Garden State Lawmakers Pass Civil Unions Bill

December 15, 2006 (PLANSPONSOR.com) - The Garden State is set to become the third state in the nation to offer civil unions, with New Jersey Governor Jon Corzine promising to sign legislation approved Thursday by the state legislature.

Lawmakers’ action came as part of a mandate from the state’s highest court to craft a legal structure offering same-sex couples the same rights as heterosexual couples. The proposal passed the Assembly 56-19 and the Senate 23-12, the Washington Post reported.

As did the court, the legislature stopped short of using the term “marriage” to describe the civil unions. Civil unions extend to gays and lesbians all the rights state law affords married people, but gives them a status separate from heterosexuals.

The measure would write civil unions into all sections of the state’s marriage laws, including those governing divorce, prenuptial agreements, custody, inheritance and power of attorney in financial and medical matters. It also would create a three-year commission to examine whether the state should establish full same-sex marriage rights.

During the Senate debate, bill sponsor Senator Loretta Weinberg suggested the legislature still might change the name “civil union” to marriage.

“This is the art of the possible,” she said, according to the Post report. “The possible is to guarantee to the couples that I know, people who have been together longer than the average marriage lasts in the state of New Jersey … all the same legal rights that I enjoyed in my almost 40 years of marriage.”

New Jersey lawmakers passed a domestic-partnership law in 2004, offering only limited legal rights (See  McGreevey Pens Garden State Same-Sex Partner Bill  ). Same-sex couples still lacked about 100 legal rights married couples have, advocates said, from the ability to be at the hospital bed of an ill partner, to certain inheritance rights, to laws governing taxes and adoption.

Seven same-sex couples sued the state, and in October New Jersey’s Supreme Court ruled 4-3 that “the unequal dispensation of rights and benefits to committed same-sex partners can no longer be tolerated under our state constitution.” The court gave the Legislature 180 days to craft a fix (See NJ Supreme Court Grants Full Rights to Same-Sex Couples ).

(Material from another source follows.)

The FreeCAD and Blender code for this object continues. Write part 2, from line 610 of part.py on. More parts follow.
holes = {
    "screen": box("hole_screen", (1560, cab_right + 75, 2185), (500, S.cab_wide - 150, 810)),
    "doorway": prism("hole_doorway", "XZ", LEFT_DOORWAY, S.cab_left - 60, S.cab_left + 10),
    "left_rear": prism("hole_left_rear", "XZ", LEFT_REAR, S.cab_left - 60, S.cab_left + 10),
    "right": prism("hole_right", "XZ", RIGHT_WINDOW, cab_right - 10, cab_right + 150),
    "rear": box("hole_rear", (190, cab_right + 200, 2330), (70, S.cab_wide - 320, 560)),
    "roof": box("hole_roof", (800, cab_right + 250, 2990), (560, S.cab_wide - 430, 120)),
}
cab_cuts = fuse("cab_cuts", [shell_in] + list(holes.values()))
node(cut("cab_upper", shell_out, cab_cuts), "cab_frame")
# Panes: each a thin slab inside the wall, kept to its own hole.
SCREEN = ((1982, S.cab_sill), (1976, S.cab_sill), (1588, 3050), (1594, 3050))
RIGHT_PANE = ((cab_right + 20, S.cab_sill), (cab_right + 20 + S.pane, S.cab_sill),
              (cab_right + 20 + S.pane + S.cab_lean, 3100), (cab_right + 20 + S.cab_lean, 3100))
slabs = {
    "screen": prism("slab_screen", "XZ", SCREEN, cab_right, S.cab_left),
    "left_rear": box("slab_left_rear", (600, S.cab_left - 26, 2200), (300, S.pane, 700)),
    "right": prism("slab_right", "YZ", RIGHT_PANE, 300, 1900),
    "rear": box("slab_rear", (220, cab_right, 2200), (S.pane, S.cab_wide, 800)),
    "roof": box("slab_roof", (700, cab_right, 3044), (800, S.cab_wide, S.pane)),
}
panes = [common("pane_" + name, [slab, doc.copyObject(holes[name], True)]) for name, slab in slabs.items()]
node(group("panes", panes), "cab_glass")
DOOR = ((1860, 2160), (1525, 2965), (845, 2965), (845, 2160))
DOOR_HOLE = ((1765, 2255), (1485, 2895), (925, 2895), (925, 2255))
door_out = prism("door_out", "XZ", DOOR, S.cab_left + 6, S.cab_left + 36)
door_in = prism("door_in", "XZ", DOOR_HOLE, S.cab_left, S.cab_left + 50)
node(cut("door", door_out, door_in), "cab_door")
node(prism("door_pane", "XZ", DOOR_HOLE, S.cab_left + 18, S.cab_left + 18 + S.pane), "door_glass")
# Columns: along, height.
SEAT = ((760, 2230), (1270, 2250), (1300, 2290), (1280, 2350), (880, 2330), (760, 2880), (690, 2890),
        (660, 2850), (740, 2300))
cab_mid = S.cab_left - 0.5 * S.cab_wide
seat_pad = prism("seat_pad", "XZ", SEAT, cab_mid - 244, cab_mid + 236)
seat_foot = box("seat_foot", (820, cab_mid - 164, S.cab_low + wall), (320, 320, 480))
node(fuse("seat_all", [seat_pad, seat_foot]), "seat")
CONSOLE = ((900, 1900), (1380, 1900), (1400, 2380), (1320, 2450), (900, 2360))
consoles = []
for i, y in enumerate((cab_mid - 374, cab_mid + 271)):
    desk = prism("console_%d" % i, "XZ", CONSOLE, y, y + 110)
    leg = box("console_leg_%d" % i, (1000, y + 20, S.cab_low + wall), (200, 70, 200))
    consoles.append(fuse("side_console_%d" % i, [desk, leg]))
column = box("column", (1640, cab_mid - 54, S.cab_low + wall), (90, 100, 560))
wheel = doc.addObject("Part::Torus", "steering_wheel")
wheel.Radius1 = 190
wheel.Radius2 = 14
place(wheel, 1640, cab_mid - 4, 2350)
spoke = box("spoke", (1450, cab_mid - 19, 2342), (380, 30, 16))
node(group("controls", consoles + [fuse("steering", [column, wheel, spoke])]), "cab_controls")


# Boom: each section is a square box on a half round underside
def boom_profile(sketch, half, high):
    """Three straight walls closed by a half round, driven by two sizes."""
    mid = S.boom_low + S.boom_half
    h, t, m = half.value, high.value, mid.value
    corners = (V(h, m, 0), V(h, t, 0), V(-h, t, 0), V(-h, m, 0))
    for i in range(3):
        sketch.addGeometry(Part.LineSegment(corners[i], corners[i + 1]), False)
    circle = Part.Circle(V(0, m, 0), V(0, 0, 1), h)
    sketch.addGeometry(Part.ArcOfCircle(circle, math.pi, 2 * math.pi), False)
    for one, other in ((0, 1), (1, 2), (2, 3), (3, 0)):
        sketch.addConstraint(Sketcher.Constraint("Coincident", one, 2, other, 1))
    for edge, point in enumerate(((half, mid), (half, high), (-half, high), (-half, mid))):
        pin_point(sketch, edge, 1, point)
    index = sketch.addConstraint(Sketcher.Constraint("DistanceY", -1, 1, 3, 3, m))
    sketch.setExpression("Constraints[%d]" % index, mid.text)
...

Only Massachusetts has legalized marriage for same-sex couples, with the Legislature there also acting under pressure from the state’s highest court (See  Massachusetts Court Says Gays Entitled to Marry ). Vermont (See  Vermont Lawmakers Attempt to Extend Civil Union Definition ) and Connecticut (See   CT Civil Union Bill Could Affect Employer State Tax Computations ) also offer civil unions.